Great article! I came across this quote recently: "Technology is our hope if we can accept it as our enemy, but as our friend, it will destroy us" (Stephen Talbott, "The Deceiving Virtues of Technology"). To make matters worse, I've transitioned to a fully remote based job with an emphasis on marketing, so I've got to have my fingers on the pulse of things I don't much care about. Six to eight hours daily on the computer Monday through Friday, not including the mini screen in my pocket which has basically become a bodily organ. The saving grace here is perhaps the fact that I work for a company which promotes regenerative agriculture through action and community, so the substance of content is something I very much care about. However, I'm continuing to work towards a reality where my family can live a homesteading lifestyle, embracing the idea of "people, place, and prayer", but I am feeling nervous about the need to keep working on this career trajectory to support it financially. I hope one day I can pay the mortgage through other means. Or at least scale back my computer work to part time.

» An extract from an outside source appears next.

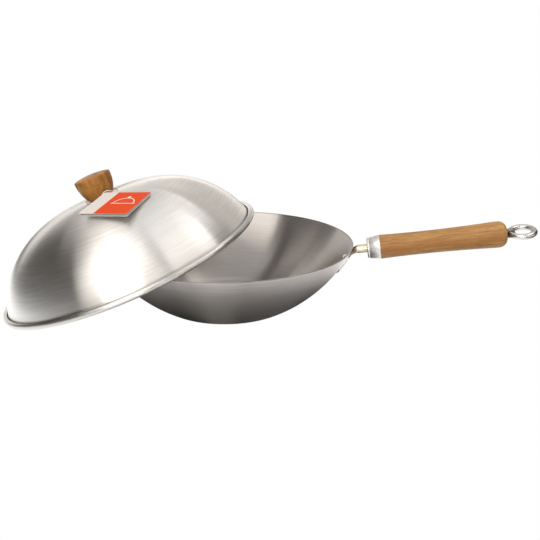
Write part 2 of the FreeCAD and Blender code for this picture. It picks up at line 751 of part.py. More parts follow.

Thank you for writing something thoughtful that is worthy of my attention.
I think there is a difference between a tool and a device. A tool enhances human ability while a device replaces humans. I could peel an apple with my fingernails. Or I could use the tool of an apple peeler. The plough is a tool whereas a combine is a device (eliminates the work of many farmer and makes it possible for just one person to harvest thousands of acres of corn or soy).

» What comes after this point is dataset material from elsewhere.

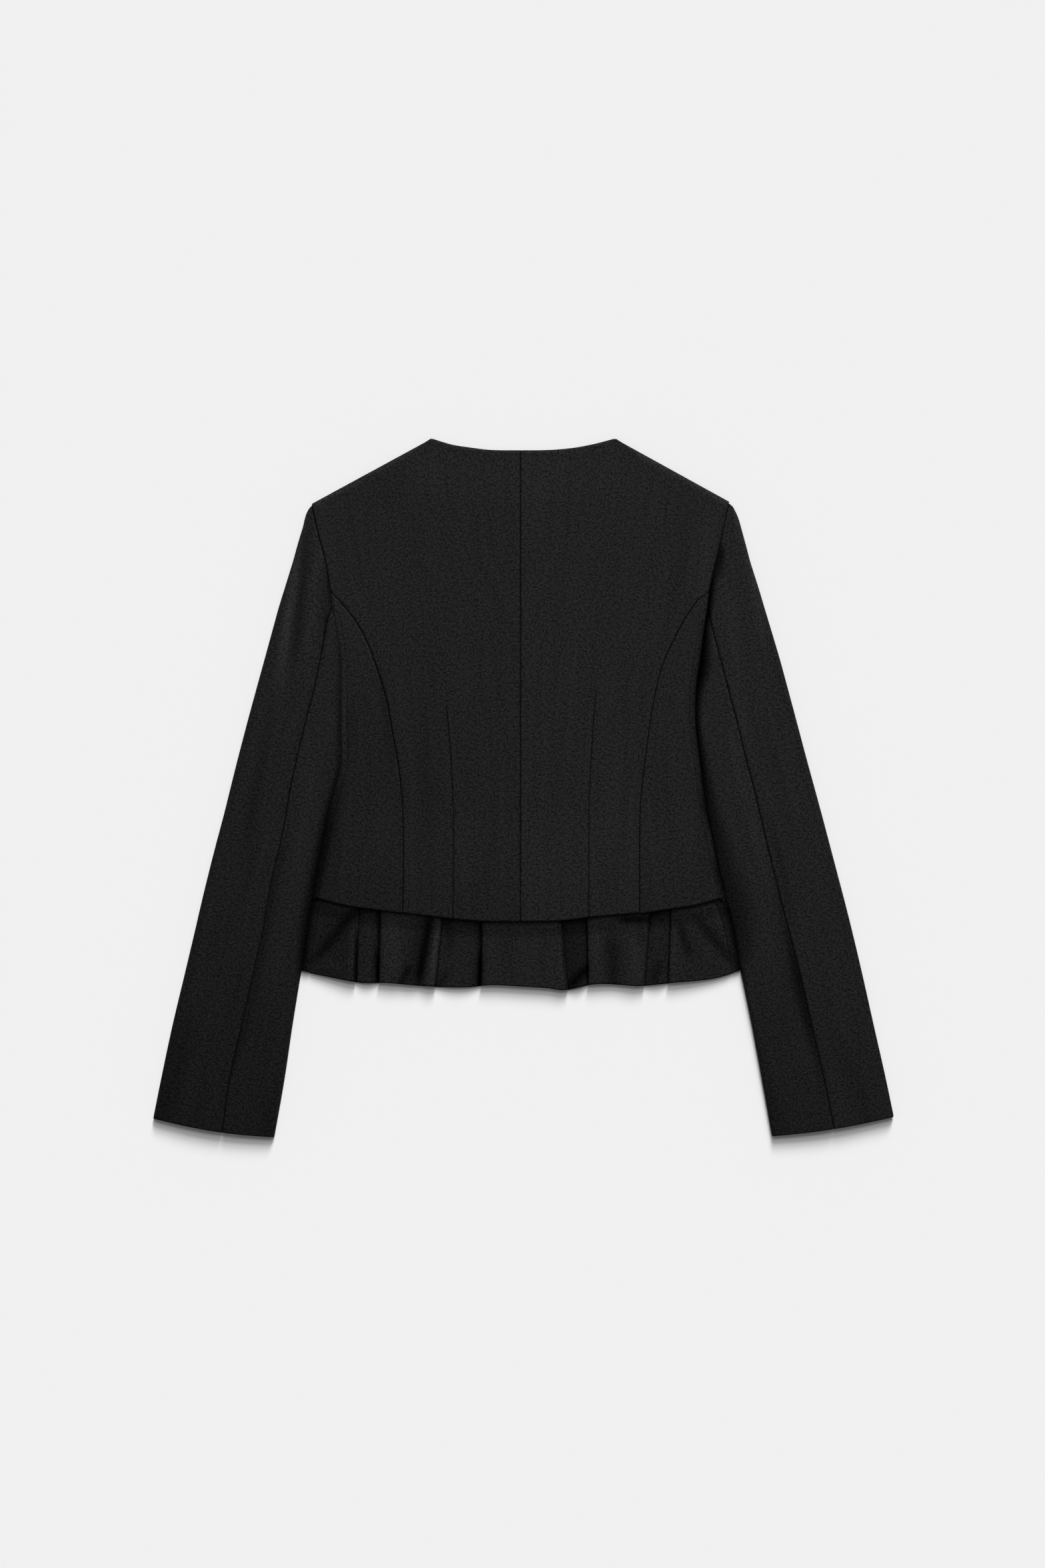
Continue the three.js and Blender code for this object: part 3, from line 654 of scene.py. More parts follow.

I don’t have WiFi at home. We get dvds from the library and watch those for evening entertainment. I go to the library to use the internet. Every now and again we’ll go rent a cabin in some place with no electricity or WiFi. And you know I realize when we do that? The days are sooo long! I draw the line at AI. It’s disheartening that most people just walk right on past that line without any thought. I’m also enrolled in an herbalism apprenticeship when we’re at our herbal elders house, we’re not allowed to interact with our phones for any purpose (not even photos). They are to remain in our cars.